Печальный силуэт Баева еще не успел растаять в слоистом жарком воздухе, а Прошкин и Корнев уже потягивали относительно холодное пиво, расположившись в загаженном, зато далеком от сторонних ушей скверике у речушки.
— Устал я от этой истории, Коля, — откровенничал Корнев. — Вот не поверишь — ночей не сплю. А если и сплю — утопленников вижу. Или гробы. Или кладбища. Поднимаюсь — и на службу еду, чтобы времени не терять попусту. Ведь все одно не сплю! Аппетит потерял совершенно. Капли принимаю для успокоения нервной системы! Да толку от них никакого. Как и от докторов наших…

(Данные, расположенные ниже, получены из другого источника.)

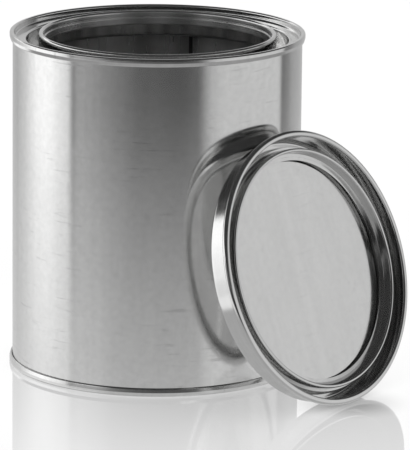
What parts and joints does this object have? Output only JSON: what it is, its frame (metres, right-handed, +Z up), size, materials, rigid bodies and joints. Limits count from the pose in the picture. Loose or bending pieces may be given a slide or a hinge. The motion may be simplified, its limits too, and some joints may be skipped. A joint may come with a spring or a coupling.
{
  "type": "paint can",
  "caption": "Cylindrical tinplate paint can with double-seamed ends, a grooved friction ring round its mouth and a matching recessed plug lid that leans against the wall.",
  "frame": {"origin": "on the floor, under the middle of the footprint of the can and its leaning lid", "axes": "+Z up along the can; the can stands towards -X and +Y, and the lid leans on it from +X and -Y; the picture looks along +Y"},
  "size_m": [0.1462, 0.1434, 0.1238],
  "materials": {
    "wall_plate": "bright tinplate",
    "bottom_plate": "bright tinplate",
    "ring_plate": "bright tinplate",
    "lid_plate": "bright tinplate",
    "seam_compound": "matt sealing compound"
  },
  "bodies": {
    "can": {"body_wall": "wall_plate", "bottom_end": "bottom_plate", "top_ring": "ring_plate", "bottom_seam_compound": "seam_compound", "top_seam_compound": "seam_compound"},
    "lid": {"plug_lid": "lid_plate"}
  },
  "joints": [
    {"name": "lid_lift_off", "type": "slide", "parent": "can", "child": "lid", "axis": [0.3798, -0.3252, 0.866], "range_m": [0, 0.15]}
  ]
}
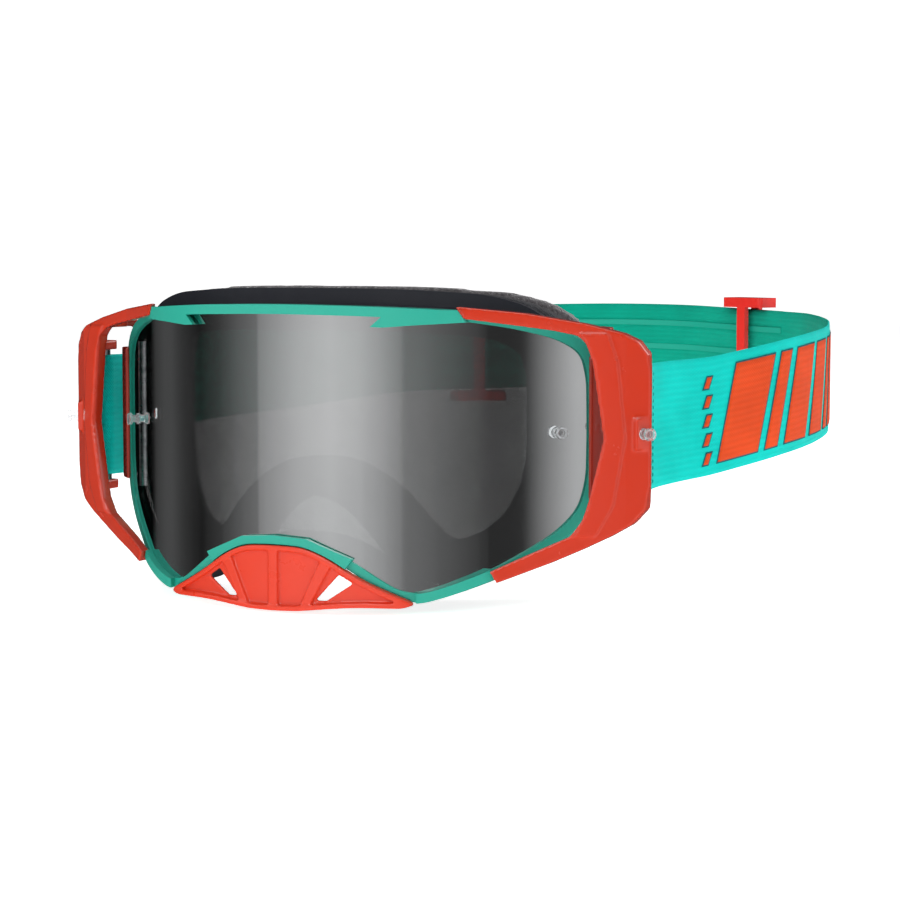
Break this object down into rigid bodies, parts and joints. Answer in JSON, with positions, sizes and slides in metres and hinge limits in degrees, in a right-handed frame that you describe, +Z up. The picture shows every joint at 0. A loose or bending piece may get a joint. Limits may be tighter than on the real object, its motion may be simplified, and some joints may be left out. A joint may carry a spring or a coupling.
{
  "type": "motocross goggles",
  "caption": "Motocross goggles with a curved mirrored lens, outriggers, face foam, a clip-on nose guard and an elastic strap with sliders.",
  "frame": {"origin": "on the mid-plane where the face foam meets the brow, level with the tear-off posts", "axes": "+Z up, the wearer looks along -Y, +X to the right as seen from the front, which is the wearer's left, and the strap runs back along +Y"},
  "size_m": [0.2694, 0.3521, 0.1075],
  "materials": {
    "orange_plastic": "gloss",
    "teal_plastic": "satin",
    "dark_plastic": "matte",
    "red_plastic": "gloss",
    "clear_plastic": "clear gloss",
    "mirror_lens": "silver mirror coat on smoke",
    "foam": "smooth-skinned foam",
    "fleece": "brushed fleece",
    "vent_foam": "open-cell foam",
    "webbing": "woven elastic",
    "silicone": "silicone print",
    "steel": "drawn"
  },
  "bodies": {
    "goggles": {"brow_trim": "teal_plastic", "chin_trim_left": "teal_plastic", "chin_trim_right": "teal_plastic", "face_frame": "dark_plastic", "foam_base": "foam", "foam_core": "foam", "foam_fleece": "fleece", "front_rim": "teal_plastic", "lens": "mirror_lens", "lens_post_left": "clear_plastic", "lens_post_right": "clear_plastic", "nose_trim": "teal_plastic", "outrigger_left": "orange_plastic", "outrigger_post_left": "clear_plastic", "outrigger_post_right": "clear_plastic", "outrigger_right": "orange_plastic", "push_nuts": "clear_plastic", "silicone_grips": "silicone", "strap_band": "webbing", "strap_doubler": "webbing", "strap_end_left": "webbing", "strap_end_right": "webbing", "strap_pin_left": "steel", "strap_pin_right": "steel", "vent_foam_low": "vent_foam", "vent_foam_top": "vent_foam"},
    "nose_guard": {"nose_guard": "orange_plastic"},
    "slider_left": {"slider_left": "red_plastic"},
    "slider_right": {"slider_right": "red_plastic"}
  },
  "joints": [
    {"name": "nose_guard_pull", "type": "slide", "parent": "goggles", "child": "nose_guard", "axis": [0, -1, 0], "range_m": [0, 0.012]},
    {"name": "slider_right_slide", "type": "slide", "parent": "goggles", "child": "slider_right", "axis": [-0.8547, 0.5192, 0], "range_m": [-0.008, 0.014]},
    {"name": "slider_left_slide", "type": "slide", "parent": "goggles", "child": "slider_left", "axis": [0.8547, 0.5192, 0], "range_m": [-0.008, 0.014]}
  ]
}
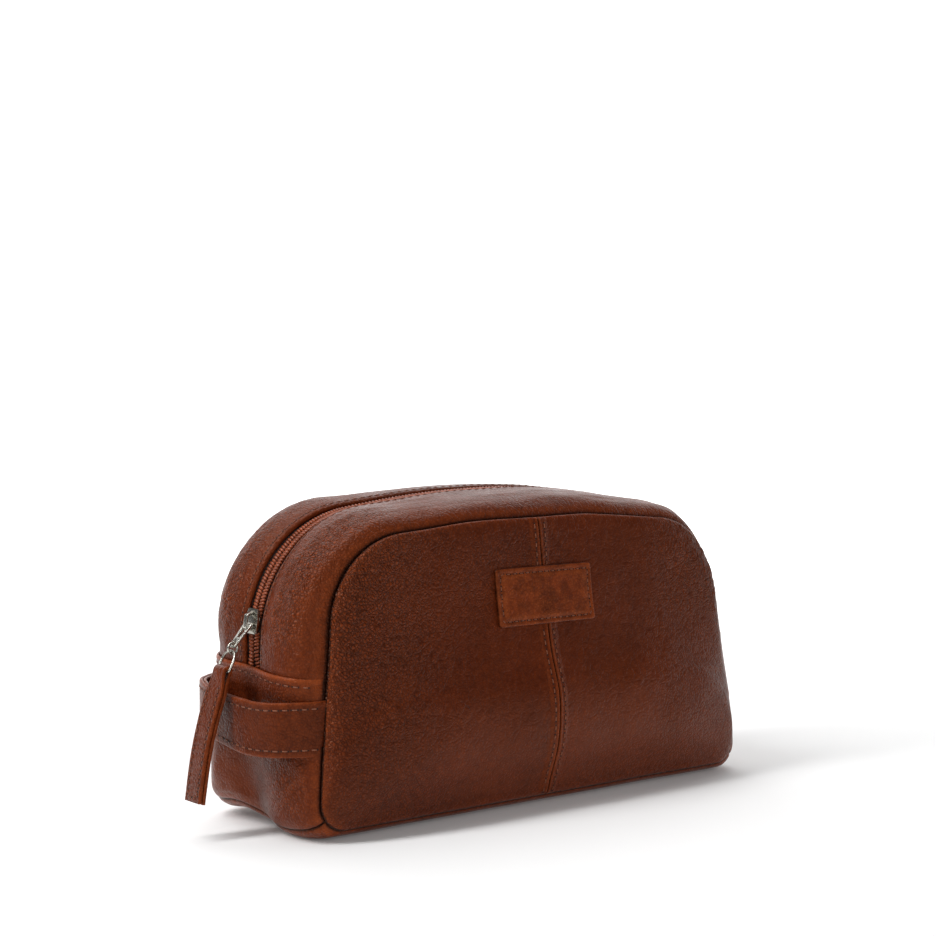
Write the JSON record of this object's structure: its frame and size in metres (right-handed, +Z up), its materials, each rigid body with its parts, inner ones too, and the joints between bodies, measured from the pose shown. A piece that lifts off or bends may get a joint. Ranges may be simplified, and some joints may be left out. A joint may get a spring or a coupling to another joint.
{
  "type": "leather toiletry bag",
  "caption": "Soft dome-topped leather toiletry bag with a zip over its top, a leather zip pull, a sewn carrying loop on one end and a plain stitched label.",
  "frame": {"origin": "middle of the flat base, on the surface the bag stands on", "axes": "+X along the bag, away from the end with the carrying loop; -Y towards the front with the label; +Z up"},
  "size_m": [0.302, 0.1046, 0.1471],
  "materials": {
    "leather": "semi-gloss pebbled",
    "zip_tape": "woven",
    "zip_coil": "satin",
    "metal": "polished nickel",
    "lining": "plain weave"
  },
  "bodies": {
    "bag": {"front_panel_left": "leather", "front_panel_right": "leather", "back_panel_left": "leather", "back_panel_right": "leather", "top_gusset_front": "leather", "top_gusset_rear": "leather", "end_panel_left": "leather", "end_panel_right": "leather", "bottom_panel": "leather", "handle_strap": "leather", "handle_strap_backing": "leather", "label_patch": "leather", "zipper_tape_front": "zip_tape", "zipper_tape_rear": "zip_tape", "zipper_coil_front": "zip_coil", "zipper_coil_rear": "zip_coil", "zipper_top_stops": "metal", "zipper_bottom_stop": "metal", "lining_top_front": "lining", "lining_top_rear": "lining", "lining_base_and_ends": "lining", "lining_front": "lining", "lining_back": "lining", "inner_pocket": "lining"},
    "slider": {"slider_body": "metal", "slider_crown": "metal"},
    "puller": {"puller_link": "metal"},
    "rings": {"jump_ring": "metal", "pull_ring": "metal"},
    "pull": {"pull_tab": "leather"}
  },
  "joints": [
    {"name": "zip_slide", "type": "hinge", "parent": "bag", "child": "slider", "pos_m": [-0.0745, 0, 0.083], "axis": [0, 1, 0], "range_deg": [0, 62]},
    {"name": "puller_swing", "type": "hinge", "parent": "slider", "child": "puller", "pos_m": [-0.13432, 0, 0.09149], "axis": [0, 1, 0], "range_deg": [0, 85]},
    {"name": "ring_swing", "type": "hinge", "parent": "puller", "child": "rings", "pos_m": [-0.14134, 0, 0.08369], "axis": [0, 1, 0], "range_deg": [0, 40]},
    {"name": "pull_swing", "type": "hinge", "parent": "rings", "child": "pull", "pos_m": [-0.14745, 0, 0.07221], "axis": [0, 1, 0], "range_deg": [0, 40]}
  ]
}
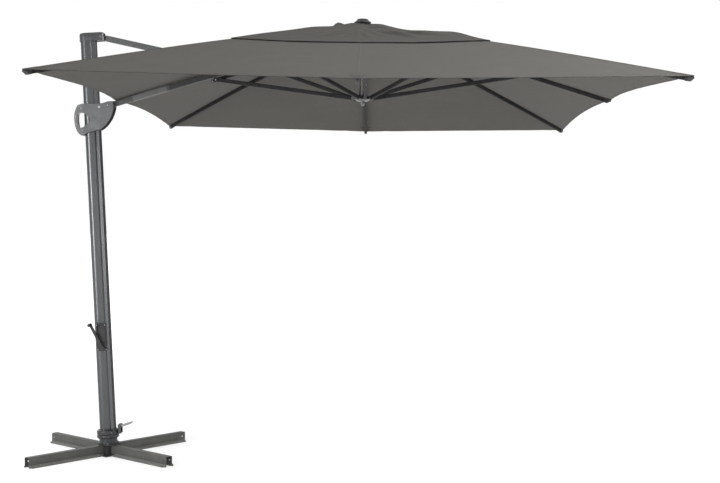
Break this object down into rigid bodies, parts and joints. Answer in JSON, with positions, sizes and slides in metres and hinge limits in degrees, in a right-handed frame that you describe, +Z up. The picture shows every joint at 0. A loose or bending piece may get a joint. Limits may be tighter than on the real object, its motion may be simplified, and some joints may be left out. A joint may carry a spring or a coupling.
{
  "type": "cantilever parasol",
  "caption": "Side-mast garden parasol: leaning mast on a cross base, sliding handle, tie bar and beam carrying a rectangular ribbed canopy with a vented crown.",
  "frame": {"origin": "centre of the base hub's underside, on the ground, where the mast's axis meets it", "axes": "+Z up, +X from the mast towards the canopy, +Y along the long side of the canopy"},
  "size_m": [3.4879, 4.0098, 2.629],
  "materials": {
    "base_paint": "satin",
    "frame_paint": "satin",
    "mast_paint": "satin",
    "slider_cast": "satin",
    "bare_alu": "satin",
    "black_plastic": "matte",
    "fastener_steel": "satin",
    "canopy_fabric": "matte"
  },
  "bodies": {
    "base": {"base_hub": "base_paint", "leg_back_right": "base_paint", "leg_back_left": "base_paint", "leg_front_left": "base_paint", "leg_front_right": "base_paint", "foot_sleeve": "frame_paint"},
    "mast": {"swivel_collar": "frame_paint", "pedal_housing": "black_plastic", "mast": "mast_paint", "mast_head": "frame_paint", "tie_bar_pin": "fastener_steel", "crank_housing": "black_plastic"},
    "pedal": {"foot_pedal": "frame_paint"},
    "crank": {"crank_arm": "frame_paint"},
    "crank_knob": {"crank_knob": "black_plastic"},
    "slider": {"slider_shell_near": "slider_cast", "slider_shell_far": "slider_cast", "slider_roller": "black_plastic", "slider_axle": "fastener_steel", "beam_pivot_pin": "fastener_steel"},
    "beam": {"beam_knuckle": "black_plastic", "beam_lower_tube": "mast_paint", "beam_sleeve": "bare_alu", "beam_main_tube": "frame_paint", "beam_end_bracket": "black_plastic", "top_hub": "black_plastic", "centre_pole": "bare_alu", "pole_tip": "black_plastic", "crown_finial": "black_plastic", "canopy_cloth": "canopy_fabric", "crown_cloth": "canopy_fabric"},
    "tie_bar": {"tie_bar_eye": "black_plastic", "tie_bar": "frame_paint", "tie_bar_fork": "black_plastic"},
    "runner": {"strut_runner": "slider_cast"},
    "rib_right": {"rib_right": "frame_paint", "rib_tip_right": "black_plastic"},
    "strut_right": {"strut_right": "frame_paint"},
    "rib_far_right": {"rib_far_right": "frame_paint", "rib_tip_far_right": "black_plastic"},
    "strut_far_right": {"strut_far_right": "frame_paint"},
    "rib_far": {"rib_far": "frame_paint", "rib_tip_far": "black_plastic"},
    "strut_far": {"strut_far": "frame_paint"},
    "rib_far_left": {"rib_far_left": "frame_paint", "rib_tip_far_left": "black_plastic"},
    "strut_far_left": {"strut_far_left": "frame_paint"},
    "rib_left": {"rib_left": "frame_paint"},
    "strut_left": {"strut_left": "frame_paint"},
    "rib_near_left": {"rib_near_left": "frame_paint", "rib_tip_near_left": "black_plastic"},
    "strut_near_left": {"strut_near_left": "frame_paint"},
    "rib_near": {"rib_near": "frame_paint", "rib_tip_near": "black_plastic"},
    "strut_near": {"strut_near": "frame_paint"},
    "rib_near_right": {"rib_near_right": "frame_paint", "rib_tip_near_right": "black_plastic"},
    "strut_near_right": {"strut_near_right": "frame_paint"}
  },
  "joints": [
    {"name": "mast_swivel", "type": "hinge", "parent": "base", "child": "mast", "pos_m": [0, 0, 0], "axis": [-0.0502, 0, 0.9987], "continuous": true},
    {"name": "pedal_press", "type": "hinge", "parent": "mast", "child": "pedal", "pos_m": [0.06756, 0, 0.16961], "axis": [0, 1, 0], "range_deg": [0, 10], "stiffness_Nm_per_rad": 3, "springref_deg": -8.59},
    {"name": "crank_turn", "type": "hinge", "parent": "mast", "child": "crank", "pos_m": [-0.02841, -0.06, 0.64439], "axis": [0, 1, 0], "continuous": true},
    {"name": "knob_spin", "type": "hinge", "parent": "crank", "child": "crank_knob", "pos_m": [-0.10014, -0.07, 0.78517], "axis": [0, 1, 0], "continuous": true},
    {"name": "slider_travel", "type": "slide", "parent": "mast", "child": "slider", "axis": [0.0502, 0, -0.9987], "range_m": [0, 0.9]},
    {"name": "beam_swing", "type": "hinge", "parent": "slider", "child": "beam", "pos_m": [-0.00065, 0, 2.10663], "axis": [0, -1, 0], "range_deg": [0, 39.27]},
    {"name": "tie_swing", "type": "hinge", "parent": "mast", "child": "tie_bar", "pos_m": [-0.04597, 0, 2.51997], "axis": [0, 1, 0], "range_deg": [0, 37.03]},
    {"name": "canopy_fold", "type": "slide", "parent": "beam", "child": "runner", "axis": [0, 0, -1], "range_m": [0, 1.31], "deforming": ["canopy_cloth", "crown_cloth"]},
    {"name": "rib_right_fold", "type": "hinge", "parent": "beam", "child": "rib_right", "pos_m": [1.597, 0, 2.552], "axis": [0, 1, 0], "range_deg": [0, 54.76]},
    {"name": "strut_right_fold", "type": "hinge", "parent": "runner", "child": "strut_right", "pos_m": [1.597, 0.0168, 2.15], "axis": [0, -1, 0], "range_deg": [0, 62.42]},
    {"name": "rib_far_right_fold", "type": "hinge", "parent": "beam", "child": "rib_far_right", "pos_m": [1.5722, 0.0496, 2.552], "axis": [-0.8, 0.6, 0], "range_deg": [0, 63.24]},
    {"name": "strut_far_right_fold", "type": "hinge", "parent": "runner", "child": "strut_far_right", "pos_m": [1.55876, 0.05968, 2.15], "axis": [0.8, -0.6, 0], "range_deg": [0, 60.46]},
    {"name": "rib_far_fold", "type": "hinge", "parent": "beam", "child": "rib_far", "pos_m": [1.535, 0.062, 2.552], "axis": [-1, 0, 0], "range_deg": [0, 59.08]},
    {"name": "strut_far_fold", "type": "hinge", "parent": "runner", "child": "strut_far", "pos_m": [1.5182, 0.062, 2.15], "axis": [1, 0, 0], "range_deg": [0, 62.47]},
    {"name": "rib_far_left_fold", "type": "hinge", "parent": "beam", "child": "rib_far_left", "pos_m": [1.4978, 0.0496, 2.552], "axis": [-0.8, -0.6, 0], "range_deg": [0, 63.88]},
    {"name": "strut_far_left_fold", "type": "hinge", "parent": "runner", "child": "strut_far_left", "pos_m": [1.48436, 0.03952, 2.15], "axis": [0.8, 0.6, 0], "range_deg": [0, 59.66]},
    {"name": "rib_left_fold", "type": "hinge", "parent": "beam", "child": "rib_left", "pos_m": [1.473, 0, 2.512], "axis": [0, -1, 0], "range_deg": [0, 64.36]},
    {"name": "strut_left_fold", "type": "hinge", "parent": "runner", "child": "strut_left", "pos_m": [1.473, -0.0168, 2.15], "axis": [0, 1, 0], "range_deg": [0, 73.12]},
    {"name": "rib_near_left_fold", "type": "hinge", "parent": "beam", "child": "rib_near_left", "pos_m": [1.4978, -0.0496, 2.552], "axis": [0.8, -0.6, 0], "range_deg": [0, 63.88]},
    {"name": "strut_near_left_fold", "type": "hinge", "parent": "runner", "child": "strut_near_left", "pos_m": [1.51124, -0.05968, 2.15], "axis": [-0.8, 0.6, 0], "range_deg": [0, 59.66]},
    {"name": "rib_near_fold", "type": "hinge", "parent": "beam", "child": "rib_near", "pos_m": [1.535, -0.062, 2.552], "axis": [1, 0, 0], "range_deg": [0, 59.08]},
    {"name": "strut_near_fold", "type": "hinge", "parent": "runner", "child": "strut_near", "pos_m": [1.5518, -0.062, 2.15], "axis": [-1, 0, 0], "range_deg": [0, 62.47]},
    {"name": "rib_near_right_fold", "type": "hinge", "parent": "beam", "child": "rib_near_right", "pos_m": [1.5722, -0.0496, 2.552], "axis": [0.8, 0.6, 0], "range_deg": [0, 63.24]},
    {"name": "strut_near_right_fold", "type": "hinge", "parent": "runner", "child": "strut_near_right", "pos_m": [1.58564, -0.03952, 2.15], "axis": [-0.8, -0.6, 0], "range_deg": [0, 60.46]}
  ],
  "couplings": [
    {"joint": "slider_travel", "follows": "beam_swing", "m_per_rad": 1.3132},
    {"joint": "tie_swing", "follows": "beam_swing", "ratio": 0.94295},
    {"joint": "rib_right_fold", "follows": "canopy_fold", "rad_per_m": 0.72956},
    {"joint": "strut_right_fold", "follows": "canopy_fold", "rad_per_m": 0.8316},
    {"joint": "rib_far_right_fold", "follows": "canopy_fold", "rad_per_m": 0.84251},
    {"joint": "strut_far_right_fold", "follows": "canopy_fold", "rad_per_m": 0.80552},
    {"joint": "rib_far_fold", "follows": "canopy_fold", "rad_per_m": 0.78704},
    {"joint": "strut_far_fold", "follows": "canopy_fold", "rad_per_m": 0.8322},
    {"joint": "rib_far_left_fold", "follows": "canopy_fold", "rad_per_m": 0.85101},
    {"joint": "strut_far_left_fold", "follows": "canopy_fold", "rad_per_m": 0.79485},
    {"joint": "rib_left_fold", "follows": "canopy_fold", "rad_per_m": 0.8575},
    {"joint": "strut_left_fold", "follows": "canopy_fold", "rad_per_m": 0.9742},
    {"joint": "rib_near_left_fold", "follows": "canopy_fold", "rad_per_m": 0.85101},
    {"joint": "strut_near_left_fold", "follows": "canopy_fold", "rad_per_m": 0.79485},
    {"joint": "rib_near_fold", "follows": "canopy_fold", "rad_per_m": 0.78704},
    {"joint": "strut_near_fold", "follows": "canopy_fold", "rad_per_m": 0.8322},
    {"joint": "rib_near_right_fold", "follows": "canopy_fold", "rad_per_m": 0.84251},
    {"joint": "strut_near_right_fold", "follows": "canopy_fold", "rad_per_m": 0.80552}
  ]
}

Прошкин спал как сурок, сны видел только по праздникам, о бессоннице даже понятия не имел и прекрасно знал, что лечебные капли Корнев разводит исключительно полстаканом медицинского спирта, но начальнику льстиво посочувствовал:
— Это все переутомление. Разве ж можно так себя истязать! Вы ведь, Владимир Митрофанович, всю область на себе тащите! Да еще и с группой этой колотитесь день и ночь. И никакой мелочи не упустите даже! С заключением этим, наверно, ворох бумаг перелопатили…
Корнев от такого заявления поперхнулся пивом, закашлялся, вытер губы все тем же серым платком:
— Ох, Николаша! Ведь работаешь ты в органах с двадцатого года, уже и в Академии отучился, и про гипноз в журналах читаешь, а ногтем ковырни — дурак дураком! Не видел я никакого заключения! Ну сам подумай: откуда бы ему у меня взяться?
Прошкин совершенно опешил и теперь смотрел на начальника как баран на новые ворота, пытаясь осмыслить его сложную логику.
— Ну сам посуди, — объяснял Корнев, — ведь этот змей Баев слова в простоте не скажет. Тем более по начальственным кабинетам просто так не побежит. А тут на тебе — самого Буденного за лампасы ухватил и клянчит холодильный вагон. Втемяшилось ему, видите ли, героического папашу непременно в Н. похоронить. Да еще при том, что в середине апреля дело было, а апрель в этом году очень холодный выдался.
Прошкин охотно согласился:
— Верно, двенадцатого числа снег шел — я такого холодного апреля даже и не припомню…
— Так вот. С чего бы Александру Дмитриевичу, прогрессивному молодому человеку, который даже орехи колет иностранными щипчиками, с чего бы ему тело не кремировать, как это принято в Европе, и не привезти сюда скромную урну с прахом в самом обычном поезде? А самому, после скромных похорон, исхлопотать должность в консульстве или дипломатической миссии и пить коктейль «Маргарита» где-нибудь в Ницце? Ну, конечно, если последней волей его названого папаши были именно похороны в Н. Ан нет — ему зачем-то еще и холодильный вагон потребовался. Да еще и неодолимая семейная любовь к постороннему старичку, которого он видел от силы три раза в своей жизни…
— Как же такое может быть? — засомневался Прошкин. — Я вот думал, что Деев чуть ли не на руках у Саши умер… А сейчас получается, что товарищ Баев не знает ни когда, ни от чего умер его отец?
— Усыновитель, — уточнил педантичный Корнев и, пошарив в необъятных недрах карманов, извлек порядком измятый бланк телеграммы.
Телеграмма адресовалась Баеву, извещала его о внезапной кончине Деева и была направлена главным врачом госпиталя, где тот проходил лечение, в город Брюссель. То есть получалось, что Саша о смерти комдива узнал в зарубежной командировке. Хотя и был он вдали от Родины всего-то несколько дней…
— История эта, Прошкин, мне с самого начала не нравилась. И с каждым днем оказывается все более и более скверной. Слушай, как по моему сугубо личному мнению все это обстояло; если с чем не согласен будешь или припомнишь чего-нибудь, что я запамятовал, — подскажешь. Так вот. Деев действительно болел. Чем и насколько тяжело — сложно сказать.
— Врачи говорили, совсем не жилец был: даже лекарства народные, мол, на такого больного тратить жалко, — напомнил Прошкин.